Per la rappresentazione scenica delle arti marziali, Seung-wan si è fatto aiutare dall'attore ed esperto nel settore Jung Doo-hong, che gli ha dato una mano a costruire la visualizzazione della lotta. "Sono un esperto sì, ma lo è anche Ryoo, conosce molto bene quel mondo. Ho dato il mio contributo ma si è trattata soprattutto di una collaborazione con continui scambi di opinioni dalla quale anche io ho imparato molto". Si è trattato di fare un lavoro di cesello, per rispecchiare la vera essenza dell'arte coreana. "Come sapete ci sono enormi differenze tra le varie culture nell'approccio e nella realizzazione scenica dei combattimenti" ha rivelato Doo-hong.

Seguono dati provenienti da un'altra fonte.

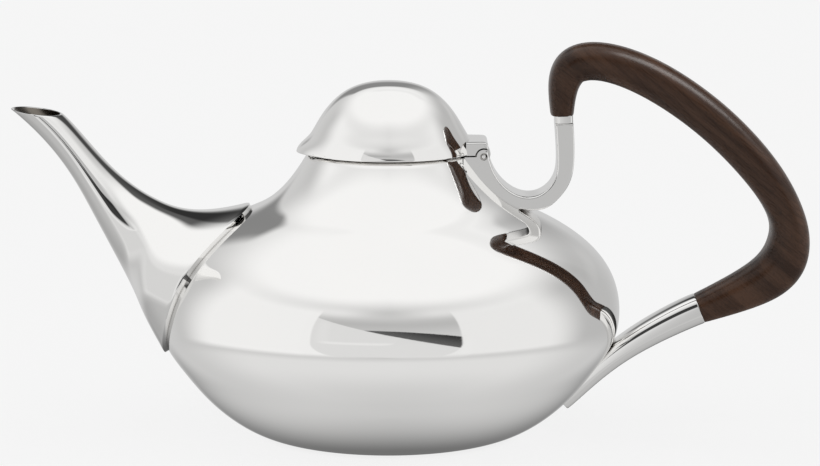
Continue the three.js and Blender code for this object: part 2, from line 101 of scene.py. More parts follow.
BODY_OUTLINE = [
    [40.5, 0], [48, 0], [63.5, 9.5], [75, 24.5], [84, 36.5],
    [83, 56], [71.5, 70], [52.5, 80.5], [38.5, 85], [RIM_RADIUS, RIM_HEIGHT],
]
LID_OUTLINE = [
    [0, 127.1], [11, 127.1], [21.5, 120], [27, 109.5], [30, 105], [30.4, RIM_HEIGHT + LID_SEAM],
]
SPOUT_TOP = [[-51.5, 82.3], [-70, 77.5], [-84, 83.5], [-100, 94.5], [-113, 112], [-116.5, 114.8]]
SPOUT_BOTTOM = [[-80.4, 29.2], [-85.5, 40], [-94, 56], [-106, 79], [-118.5, 103.5], [-135, 117.2]]
SPOUT_HALF_WIDTH = [35, 30, 17, 11.5, 10, 10.2]
GRIP_LINE = [
    [62, 115], [61.8, 122.5], [62.8, 129.2], [67, 134.2], [78, 134.6], [95.5, 127.9], [117, 113],
    [135, 94], [144, 78.5], [144.5, 67.5], [140.5, 57], [127.5, 50.5], [112, 44.5],
]
GRIP_HALF_DEPTH = [4.1, 4.9, 6.1, 6.6, 6.7, 7.1, 7.1, 6.9, 5.9, 7.8, 8.6, 6.9, 5.2]
GRIP_HALF_WIDTH = [7.6, 8.6, 10.5, 10.5, 10.5, 9.4, 7.6]
STRUT_LINE = [[112.15, 44.57], [107.5, 42.8], [81, 30.5], [67, 13.5], [63, 10]]
STRUT_HALF_DEPTH = [5.2, 5.3, 4.1, 3.1, 2.8]
STRUT_HALF_WIDTH = [7.2, 7.2, 6.8, 5.5, 5]
BRACKET_INNER = [
    [35.1, 103.6], [35.5, 102.5], [36.5, 95], [44.5, 86.5], [53.5, 85.5], [60.5, 92], [60.5, 99.5],
    [59.4, POST_TOP],
]
BRACKET_OUTER = [[47.5, 82], [55.5, 80.5], [61, 85.5], [66, 92], [66.5, 101], [65.8, POST_TOP]]


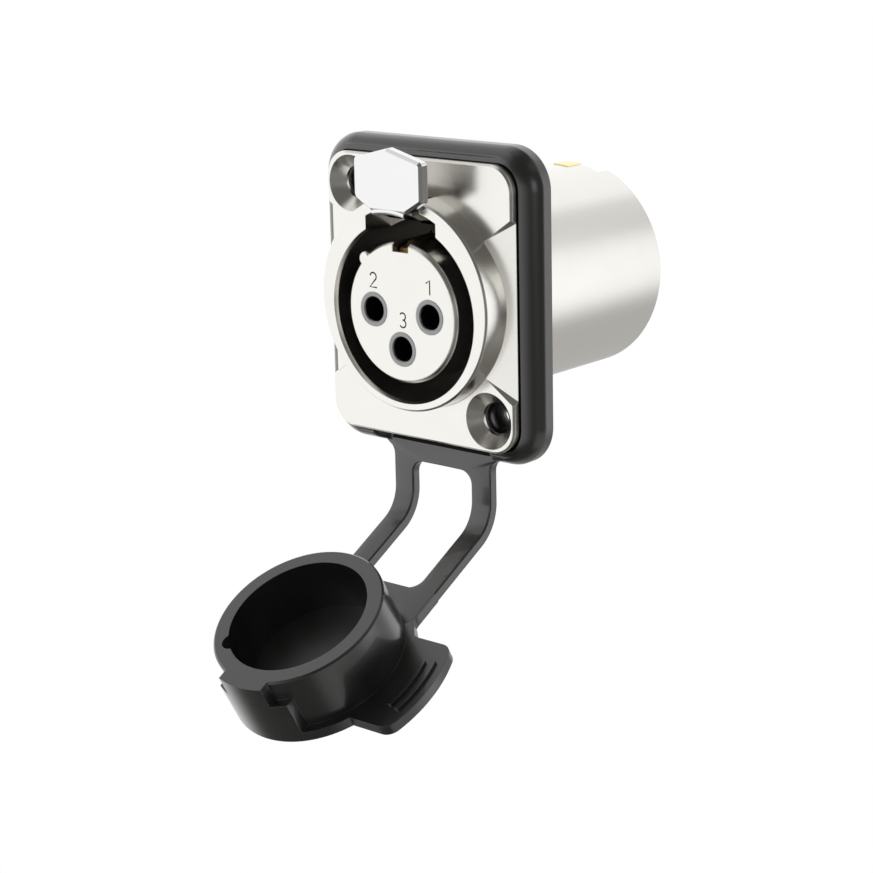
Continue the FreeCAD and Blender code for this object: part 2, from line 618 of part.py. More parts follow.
def make_strap():
    """Two-legged strap: cross-piece, legs, bend and straight run to the cap."""
    top, first, middle, last, end, centre, along = strap_side_profile()
    half = STRAP_THICKNESS / 2.0
    front = V(0, -half, 0)
    up = V(0, -along.z, along.y)
    outer_mid = centre + (middle - centre) * ((STRAP_BEND_RADIUS + half) / STRAP_BEND_RADIUS)
    inner_mid = centre + (middle - centre) * ((STRAP_BEND_RADIUS - half) / STRAP_BEND_RADIUS)
    edges = [
        Part.Arc(top + front, top + V(0, 0, half), top - front).toShape(),
        Part.makeLine(top - front, first - front),
        Part.Arc(first - front, outer_mid, last - up * half).toShape(),
        Part.makeLine(last - up * half, end - up * half),
        Part.Arc(end - up * half, end - along * half, end + up * half).toShape(),
        Part.makeLine(end + up * half, last + up * half),
        Part.Arc(last + up * half, inner_mid, first + front).toShape(),
        Part.makeLine(first + front, top + front),
    ]
    face = Part.Face(Part.Wire(edges))
    left = STRAP_CENTRE_X - STRAP_HALF
    sheet = face.extrude(V(2 * STRAP_HALF, 0, 0))
    sheet.translate(V(left, 0, 0))
    window_left = STRAP_CENTRE_X - STRAP_WINDOW_HALF
    window_right = STRAP_CENTRE_X + STRAP_WINDOW_HALF
    window = box(window_left, window_right, -BEYOND, BEYOND, -BEYOND, STRAP_WINDOW_TOP)
    upright = [e for e in window.Edges if e.BoundBox.YLength > BEYOND
               and e.BoundBox.ZMin > STRAP_WINDOW_TOP - 0.01]
    window = window.makeFillet(STRAP_CORNER, upright)
    strap = sheet.cut(window)
    flares = []
    y0 = GASKET_FRONT
    y1 = GASKET_BACK
    z_top = top.z
    r = STRAP_FLARE
    for side in (-1, 1):
        x = STRAP_CENTRE_X + side * STRAP_HALF
        x0 = min(x, x + side * r)
        block = box(x0, x0 + r, y0, y1, z_top - r, z_top)
        flares.append(block.cut(cylinder(r, y0 - 1, y1 + 1, x + side * r, z_top - r)))
        flares.append(Part.makeCylinder(half, r, V(x0, top.y, top.z), AXIS_X))
    return strap.fuse(flares)


def main():
    """Build every node and write it."""
    os.makedirs("parts", exist_ok=True)
    shell = make_shell().cut(clip_groove())
    save(shell, "flange_shell")
    save(make_carrier(), "contact_insert")
    for number, x, z in contact_places():
        save(make_contact(x, z), "contact_%d" % number)
    save(make_rear_insulator(), "rear_insulator")
    save(make_retaining_ring(), "retaining_ring")
    save(make_face_seal(), "face_seal")
    save(make_keyway_spring(), "keyway_spring")
    save(make_earth_clip(), "earth_clip")
    save(make_lever(), "push_lever")
    pin = Part.makeCylinder(PIN_RADIUS, PIN_RIGHT - PIN_LEFT, V(PIN_LEFT, PIVOT_Y, PIVOT_Z), AXIS_X)
    save(pin, "lever_pin")
    save(make_lever_spring(), "lever_spring")
    save(make_gasket(), "panel_gasket")
    save(make_strap(), "cap_strap")
    save(make_cap(), "sealing_cap")


main()
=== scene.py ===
"""Looks of the round three-contact panel socket with its rubber sealing cap."""

import json
import logging
import math
from dataclasses import dataclass, field, replace
from enum import Enum
from typing import Dict, List, Optional, Sequence, Tuple

import bpy
import numpy as np
from mathutils import Matrix, Vector

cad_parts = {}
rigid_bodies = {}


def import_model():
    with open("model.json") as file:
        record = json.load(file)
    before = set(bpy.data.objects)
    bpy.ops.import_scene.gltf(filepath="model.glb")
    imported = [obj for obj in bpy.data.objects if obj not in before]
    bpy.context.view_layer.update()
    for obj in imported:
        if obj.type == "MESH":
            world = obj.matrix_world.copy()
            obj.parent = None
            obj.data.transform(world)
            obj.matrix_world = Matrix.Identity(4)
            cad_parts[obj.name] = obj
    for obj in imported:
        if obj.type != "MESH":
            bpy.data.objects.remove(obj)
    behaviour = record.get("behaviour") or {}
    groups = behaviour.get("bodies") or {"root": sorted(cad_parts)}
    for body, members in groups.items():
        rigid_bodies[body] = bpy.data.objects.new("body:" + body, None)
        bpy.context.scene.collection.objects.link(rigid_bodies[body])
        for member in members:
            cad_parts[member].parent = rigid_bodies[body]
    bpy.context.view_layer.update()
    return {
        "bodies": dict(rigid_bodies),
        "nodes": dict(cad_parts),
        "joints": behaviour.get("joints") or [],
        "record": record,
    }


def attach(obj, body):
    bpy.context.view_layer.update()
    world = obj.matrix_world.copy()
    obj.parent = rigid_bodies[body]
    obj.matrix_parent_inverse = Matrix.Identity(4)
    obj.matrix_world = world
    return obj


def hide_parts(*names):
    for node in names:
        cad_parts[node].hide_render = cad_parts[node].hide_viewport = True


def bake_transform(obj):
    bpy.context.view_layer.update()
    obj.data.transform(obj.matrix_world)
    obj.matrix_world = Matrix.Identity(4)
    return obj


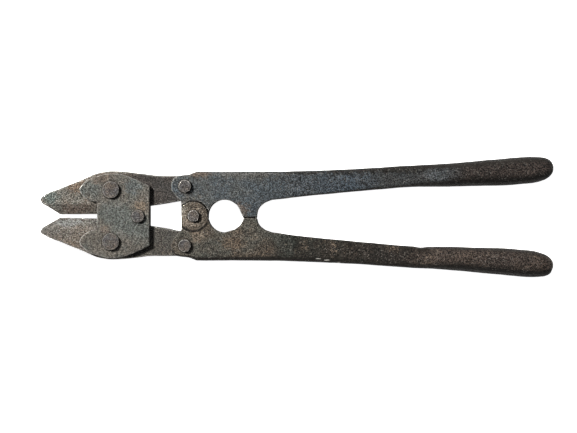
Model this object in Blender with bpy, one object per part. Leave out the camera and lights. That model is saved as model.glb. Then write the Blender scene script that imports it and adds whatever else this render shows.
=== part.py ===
"""Forged hand bolt cutters, lying flat: jaws to -X, grips to +X, +Z up, metres."""
import bpy
import bmesh
from math import atan2, cos, pi, radians, sin, sqrt
from mathutils import Matrix, Vector

MM = 0.001

# ---- sizes in millimetres, measured from the centre pin and the tool's midline ----
GAP = 0.3                # between pieces that touch or slide
STRAP_T = 4.6            # side plates
JAW_T = 10.4             # jaws
REAR_STACK = 3.6         # back plate's outer face above the rest plane

JAW_PIN_BACK = 73.3      # centre pin to the jaw pins, along the tool
JAW_PIN_OUT = 23.0       # jaw pins from the midline
LINK_PIN_BACK = 7.7
LINK_PIN_OUT = 26.4
SPACER_BACK = 49.2
SPACER_OUT = -0.4        # spacer rivet from the midline

BLADE_REACH = 63.3       # jaw pin to the jaw's tip
UPPER_EDGE = (1.1, 1.3)  # cutting edge from the midline, at the nose and at the throat
LOWER_EDGE = (1.55, 2.5)
UPPER_BACK = 0.5         # how far the upper jaw's back stands out beyond the common line
LOWER_BACK = -0.4
BLADE_BEVEL = 9.2        # width of the ground bevel
EDGE_LAND = 0.5          # half thickness left on the cutting edge
NOSE_LENGTH = 15.4       # slanted opening in front of the edges
TAIL_END_R = 9.3         # round end of a jaw's tail about the link pin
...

"Voglio cercare di dare un ordine a queste differenze" ha continuato Seung-wan. "Le arti marziali cinesi sono legate alla bellezza dei movimenti del corpo, i giapponesi focalizzano la lotta intorno all'uso della spada mentre i film hollywoodiani si concentrano sulla forza fisica impiegata nell'azione. In Corea invece ci sono molti sentimenti coinvolti nell'atto di colpire: la felicità, il dolore, la difficoltà sono tutte sensazioni che si fondono in quel momento". In sala qualcuno chiede se c'è spazio anche per le armi da fuoco nelle lotte coreane. "L'uso della pistola è proibito in Corea; il bastone è molto più semplice da trovare ed è un mezzo più sicuro, non rischi di finire in galera. E poi se utilizzi il bastone puoi sempre cambiare idea, puoi accorgerti di esserti sbagliato e chiedere scusa all'avversario (risate in sala, NdR), l'uso di un'arma da fuoco potrebbe a quel punto aver già provocato dei danni irreparabili".